Interfacial adhesion behavior between conductive polymers and functionalized graphene via molecular dynamic simulation

The interaction mechanism between typical conductive polymers and chemically functionalized graphene layers was investigated via molecular dynamics (MD) simulation. The designed adjoining systems consist of typical conductive polymers, such as polythiophene (PTh), polypyrrole (PPy) and functionalized graphene. Various functional groups including amine (NH2), carboxyl (COOH), hydroxyl (OH), and methyl (CH3) were distributed uniformly throughout the intrinsic graphene upper surface to achieve graphene functionalized structures.

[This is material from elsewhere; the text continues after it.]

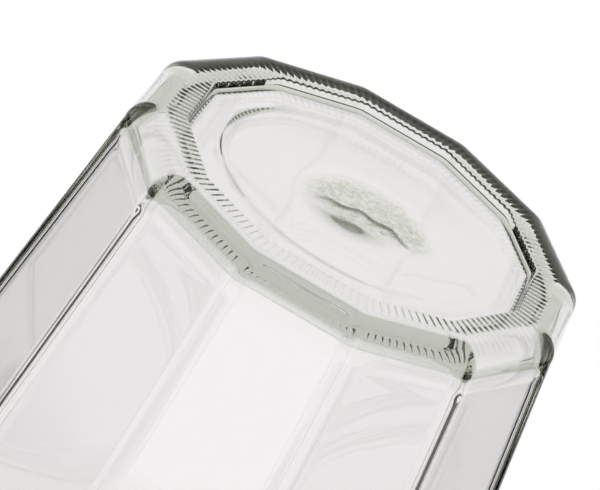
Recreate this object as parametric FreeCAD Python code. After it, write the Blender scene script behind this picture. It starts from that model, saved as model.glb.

The simulation calculation results show that the interfacial interaction energy between the conductive polymers and the graphene oxide was more than that between the conductive polymer and the intrinsic graphene. Moreover, the electronegativity of functional groups and surface roughness of functionalized graphene play predominant roles in the interaction energy between the conductive polymers and the functionalized modified graphene layer, which functional groups with greater chemical electronegativity led to further enhancement in interfacial adhesion behavior. The interface interaction energy was decreased as the surface numerical density of functional group, except for the graphene oxided with the non-polar methyl groups. In addition, the highest interfacial interaction energy was observed at the interfacial region of PPy and carboxylated functionalized graphene as a result of forming hydrogen bonding interaction. The density profiles were studied to characterize interfacial properties of polymers due to the active and powerful interfacial adhesion behavior between modified graphene and conductive polymers. The results can be applied to develop and manufacture more high performance reinforced nanocomposites for next generation microelectronic packaging and solar cell applications.